Coping with divorce is a difficult process. Here are three steps that will help recover, learn and grow from your experience.
1. Give yourself time to heal
Nobody expects someone who’s just had surgery to be back to work the next week. Emotional injuries need time and nurturing to recover, too. You may feel exhausted, disoriented, sad, stressed and angry from your divorce. It may even be hard to identify what you are feeling. Use this time–weeks, months, whatever seems right to you–to explore your emotions and simply be with them. This is time for you–not your ex-spouse. Avoid contacting him/her and instead work on building up your personal strength.
Do what you need to feel calm and safe. Go for a backpacking trip or other travel; treat yourself well with warm baths and comforting activities.
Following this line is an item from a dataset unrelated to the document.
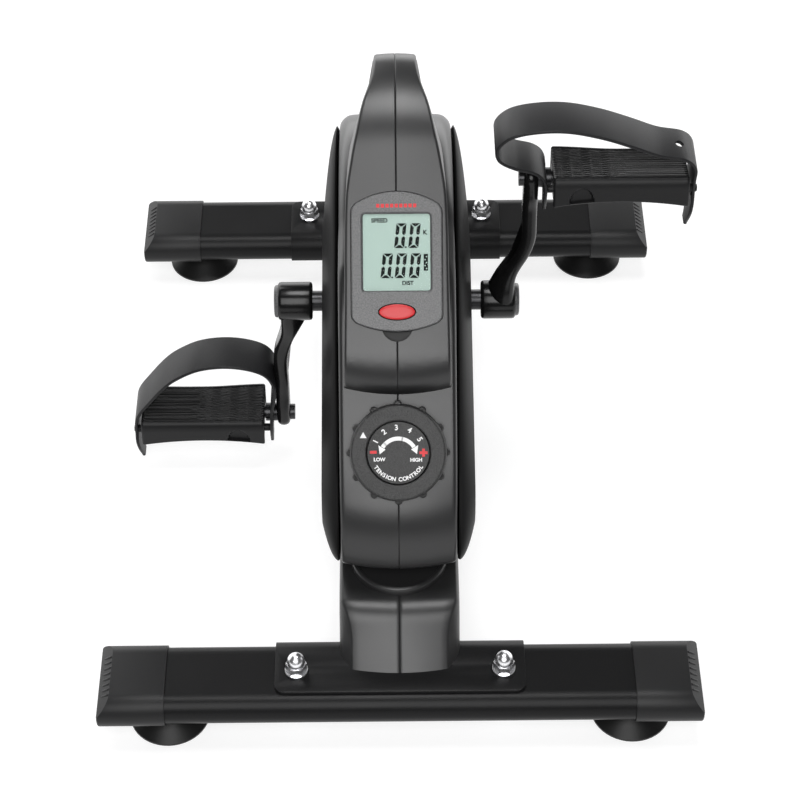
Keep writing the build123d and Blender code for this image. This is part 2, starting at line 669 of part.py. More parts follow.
def strap_nubs(reach):
    """Pegs beside the spindle at both ends of the pedal; the strap's holes sit over them."""
    outer = x_rod(3, PEDAL_OUT - 2, PEDAL_OUT + reach, -13, -4)
    inner = x_rod(3, PEDAL_IN - reach - 1, PEDAL_IN + 2, -13, -4)
    return outer + inner


# Strap centre lines, as distance from the middle plane and height above the spindle.
LEFT_STRAP = (
    (202.8, -25), (204.2, -8), (202.5, 10), (191, 28), (179, 43.5), (168, 53), (153, 61), (136, 64),
    (120, 62.5), (106, 57), (98.7, 48), (96.5, 34), (99.6, 14), (100.2, -3), (100.4, -17),
)
RIGHT_STRAP = (
    (201.8, -25), (203.0, -8), (203.6, 8), (203.4, 19), (196, 27), (178, 31), (159, 39), (138, 47),
    (115, 52.5), (94, 52.5), (76, 48), (66.5, 38), (68, 27.5), (79, 20.5), (92, 16.5), (99.6, 9),
    (100.4, -4), (100.4, -17),
)


def band(points, thickness):
    """A strip of even thickness along a smooth line through the points."""
    outer = []
    inner = []
    last = len(points) - 1
    for index, point in enumerate(points):
        before = points[max(index - 1, 0)]
        after = points[min(index + 1, last)]
        reach = hypot(after[0] - before[0], after[1] - before[1])
        side_x = -(after[1] - before[1]) / reach * thickness / 2
        side_z = (after[0] - before[0]) / reach * thickness / 2
        outer.append((point[0] + side_x, point[1] + side_z))
        inner.append((point[0] - side_x, point[1] - side_z))
    inner.reverse()
    return make_face([Spline(outer), Line(outer[-1], inner[0]), Spline(inner), Line(inner[-1], outer[0])])


def strap(points, turn):
    """Right-hand strap about the spindle's axis, with holes for the nubs and room for the spindle."""
    strip = extrude(Plane.XZ * band(points, STRAP_THICK), amount=STRAP_WIDE / 2, both=True)
    strip -= turn * strap_nubs(10.0)
    strip -= x_rod(8.5, PEDAL_IN - 20, PEDAL_IN, 0, 0)
    return strip


def pedal_set(name, points, tilt, place):
    """Body, strap and counterweight of one pedal."""
    turn = Rot(tilt, 0, 0)
    add("pedal_body_" + name, place(turn * pedal_body()))
    add("pedal_strap_" + name, place(strap(points, turn)))
    weight = Pos((PEDAL_IN + PEDAL_OUT) / 2, 0, -11) * Box(56, 22, 5)
    add("pedal_weight_" + name, place(turn * weight))


def pedals():
    """Right pedal at the top of its circle, left pedal at the bottom."""
    def top_right(shape):
        return Pos(PEDAL_SHIFT, CRANK_Y, CRANK_Z + CRANK_LENGTH) * shape

    def bottom_left(shape):
        return Pos(PEDAL_SHIFT, CRANK_Y, CRANK_Z - CRANK_LENGTH) * mirror(shape, about=Plane.YZ)

    pedal_set("right", RIGHT_STRAP, RIGHT_PEDAL_TILT, top_right)
    pedal_set("left", LEFT_STRAP, 0.0, bottom_left)


# ---- tension knob -------------------------------------------------------------------------
def tension_control():
    """Lobed ring with its cable drum, round a fixed dial, and the cup under the panel."""
    ring = Circle(KNOB_RADIUS - 2.0)
    for lobe in range(12):
        ring += Rot(0, 0, 30 * lobe) * Pos(KNOB_RADIUS - 3.2, 0) * Circle(3.2)
    knob = lift(KNOB_PLANE, ring - Circle(DIAL_RADIUS + 0.3), 0.3, KNOB_HIGH)
    knob += lift(KNOB_PLANE, Circle(DIAL_RADIUS + 1) - Circle(8.3), 0.3, 3.5)
    knob += lift(KNOB_PLANE, Circle(11) - Circle(8.3), -12, 0.5)
    knob += lift(KNOB_PLANE, Circle(15) - Circle(9), -12, -7)
    add("knob_ring", knob)
    dial = lift(KNOB_PLANE, Circle(DIAL_RADIUS), 3.8, KNOB_HIGH - 1) + lift(KNOB_PLANE, Circle(8), -14, 4)
    add("dial_disc", dial)
    cup = lift(KNOB_PLANE, Circle(18), -16, -SKIN) - lift(KNOB_PLANE, Circle(15.5), -13.5, -SKIN)
    cup -= lift(KNOB_PLANE, Circle(8), -14, 0)
    add("tension_cup", cup)
    route = FilletPolyline(
        (-9, -134.0, 190.5), (-9, -127.0, 198.5), (-9, -116.0, 204.5), (-9, -106.5, 210.5), radius=10)
    start = Plane(origin=route @ 0, z_dir=route % 0)
    add("tension_cable", sweep(start * Circle(1.2), path=route))


# ---- console ------------------------------------------------------------------------------
WINDOW_WIDE = 45.3
WINDOW_TALL = 51.6
WINDOW_UP = 6.1              # window's centre above the console's centre
BUTTON_UP = -33.95
BUTTON_TRAVEL = 1.0


def console():
    """Bezel, case, lens, display, board and battery, with the button in its own hole."""
    window = Pos(0, WINDOW_UP) * RectangleRounded(WINDOW_WIDE, WINDOW_TALL, 2)
    oval = Pos(0, BUTTON_UP) * Ellipse(12.1, 5.15)
    room = Pos(0, BUTTON_UP) * Ellipse(12.4, 5.45)
    bezel = lift(CONSOLE_PLANE, console_outline(), 0, CONSOLE_LIP)
    bezel = chamfer(bezel.faces().sort_by(SortBy.AREA)[-2:].sort_by(Axis.Z)[-1].edges(), 0.8)
    bezel -= lift(CONSOLE_PLANE, window + room, -1, 3)
    add("console_bezel", bezel)
    case = lift(CONSOLE_PLANE, console_outline(2.0), -CONSOLE_DEEP, 0)
    case -= lift(CONSOLE_PLANE, console_outline(3.8), -CONSOLE_DEEP + 1.8, 0)
    add("console_case", case)
    add("console_lens", lift(CONSOLE_PLANE, window, 0.6, 1.6))
    panel = Pos(0, WINDOW_UP) * RectangleRounded(WINDOW_WIDE + 3, WINDOW_TALL + 3, 2)
    add("lcd_panel", lift(CONSOLE_PLANE, panel, -2.6, -0.1))
    board = Pos(0, 0) * RectangleRounded(48, 74, 3)
    add("console_board", lift(CONSOLE_PLANE, board, -5.6, -4))
    cell = Plane(CONSOLE_PLANE.offset(-9.9).origin, x_dir=(1, 0, 0), z_dir=(0, 1, 1))
    add("battery", extrude(cell * Circle(4.1), amount=22, both=True))
    add("mode_button", lift(CONSOLE_PLANE, oval, -2.2, CONSOLE_LIP + 1.2))
    socket = Pos(0, -10) * Rectangle(14, 9)
    add("console_socket", lift(CONSOLE_PLANE, socket, -CONSOLE_DEEP - 7, -CONSOLE_DEEP - 0.6))


def electrics():
    """Reed sensor on the right plate and its lead up to the console's socket."""
    sensor = Pos(18.2, CRANK_Y + 60, CRANK_Z) * Box(3.4, 10, 16)
    add("reed_sensor", sensor)
    route = FilletPolyline(
        (18.5, 76, 168), (18.5, 76, 196), (18, 52, 223), (17, 12, 239), (9, -34, 242), (3, -66, 252),
        radius=9)
    start = Plane(origin=route @ 0, z_dir=route % 0)
    add("sensor_lead", sweep(start * Circle(1.2), path=route))


def main():
    """Build every piece and write one STEP file for each."""
    base()
    structure()
    housing()
    side_covers()
    crank_set()
    flywheel_set()
    pedals()
    tension_control()
    console()
    electrics()
    os.makedirs("parts", exist_ok=True)
    for name, shape in PARTS.items():
        export_step(shape, "parts/" + name + ".step")
    print(len(PARTS), "nodes")


main()
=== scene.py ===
from math import acos, atan2, cos, degrees, exp, hypot, pi, radians, sin, sqrt, tan

import bmesh
import bpy
from mathutils import Matrix, Vector

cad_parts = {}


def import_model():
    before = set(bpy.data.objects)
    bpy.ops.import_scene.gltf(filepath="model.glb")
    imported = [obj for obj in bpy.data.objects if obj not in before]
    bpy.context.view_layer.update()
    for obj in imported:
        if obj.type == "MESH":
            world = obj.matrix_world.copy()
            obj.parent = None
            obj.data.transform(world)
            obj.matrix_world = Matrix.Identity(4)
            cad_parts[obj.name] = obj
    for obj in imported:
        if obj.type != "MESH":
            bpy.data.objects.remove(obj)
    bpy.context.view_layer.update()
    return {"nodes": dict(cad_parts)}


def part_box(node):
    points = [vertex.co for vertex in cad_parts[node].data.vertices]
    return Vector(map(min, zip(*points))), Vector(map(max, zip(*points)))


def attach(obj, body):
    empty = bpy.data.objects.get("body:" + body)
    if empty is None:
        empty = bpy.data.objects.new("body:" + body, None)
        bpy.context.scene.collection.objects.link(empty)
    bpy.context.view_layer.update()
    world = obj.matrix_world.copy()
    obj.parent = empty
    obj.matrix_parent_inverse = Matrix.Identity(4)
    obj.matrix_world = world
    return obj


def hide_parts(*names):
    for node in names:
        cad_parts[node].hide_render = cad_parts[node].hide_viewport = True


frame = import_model()
NODES = frame["nodes"]

# Pedal exerciser. The frame is in metres; sizes and places below are in millimetres.
# +X is the right-hand side of the person pedalling, +Y points away from them, +Z is up.
MM = 0.001
ROOT2 = sqrt(2)
FLIP_X = Matrix.Scale(-1, 4, (1, 0, 0))


def box_mm(node):
    """Lowest and highest corner of a CAD node, in millimetres."""
    return [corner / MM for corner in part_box(node)]


# ---- driving dimensions ---------------------------------------------------------------------
AXLE_BOX = box_mm("crank_axle")
CRANK = ((AXLE_BOX[0].y + AXLE_BOX[1].y) / 2, (AXLE_BOX[0].z + AXLE_BOX[1].z) / 2)
COVER_BOX = box_mm("side_cover_right")
DISC_RADIUS = (COVER_BOX[1].z - COVER_BOX[0].z) / 2
DISC = (COVER_BOX[1].y - DISC_RADIUS, COVER_BOX[1].z - DISC_RADIUS)
COVER_OUT = COVER_BOX[1].x
COVER_IN = 41.3
STRIP_FLAT = 37.6            # half-width of the flat strip between the side covers
NOSE = (-133.0, 110.0)
NOSE_RADIUS = 63.0
COVER_NOSE = (-147.0, 118.0)
COVER_NOSE_RADIUS = 40.0

PANEL = 332.0                # knob panel: the plane z - y = PANEL
DECK = 353.6                 # console deck: the plane z - y = DECK
KNOB_SUM = 24.1              # y + z at the knob's centre
CONSOLE_SUM = 206.3          # y + z at the console's centre

CRANK_LENGTH = 117.0
ARM_THICK = 10.5
PEDAL_SHIFT = 3.5            # both pedals stand this much towards +X
PEDAL_IN = 106.0
PEDAL_OUT = 200.0
PEDAL_TILT = -7.0            # right pedal, degrees about X
STRAP_HALF = 16.5
STRAP_THICK = 2.4


# ---- mesh helpers ---------------------------------------------------------------------------
def linked(name, data):
    """A new object in the scene."""
    piece = bpy.data.objects.new(name, data)
    bpy.context.scene.collection.objects.link(piece)
    return piece


def finished(tool, name, look):
    """A mesh of one material from a bmesh, which is then freed."""
    mesh = bpy.data.meshes.new(name)
    tool.to_mesh(mesh)
    tool.free()
    mesh.materials.append(look)
    return mesh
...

A spiritual or religious practice can be useful for coping with divorce. And a non-religious practice such as meditation can be a great help in finding calm clarity and strength. Keep in mind the bigger picture and all the good things you still have in your life. Towards the end of the healing period the emotional turmoil will abate and you will be ready to accept and acknowledge what has happened.
2. Reflect and learn
The next step for coping with divorce is to begin to reflect on what has happened. While you may have sought solitude and quiet during your healing process, now is the time to re-engage with the world. This step is important to move on and avoid depression.
Hopefully you now be able to approach what went wrong in your marriage with more clarity and objectivity. If you want to move on and have healthy relationships in the future, you will need to address your role in the failure of the previous one. If you don’t learn the skills to make your next marriage different, you will just experience the same problems with another partner down the road.
For some people, talking to an outside party such as a counselor, therapist or priest can help with this introspection. Others work better by themselves. The key is to not focus on what your spouse did wrong. Of course, he played his own part in the divorce. But this is about you. You want to get on with your life, so you need to figure out what you did wrong and need to change. Making a list can be extremely helpful. Tip: Instead of focusing on specific mistakes, look for patterns and habits in the way you act and react to things.
3. Grow and move on
Going through this process will give you incredible personal insight. Now that you’ve pinpointed the parts that need work, it’s time to address them. Do you have a short temper? Do you tend to avoid conflict all together? Are you negative or controlling? Skills-based learning will help you change negative habits and learn how to communicate with your spouse and increase positivity and intimacy.
You may also want to try changing non-relationship habits. In times of stress we tend to only cling harder to old patterns–patterns that may be holding you back. Try taking a public speaking course to dispel shyness. Go back to school for an advanced degree or a career change. Cut your hair. Take up bike riding. New activities will help you make new friends, build confidence, and even–perhaps–find a new romantic partner.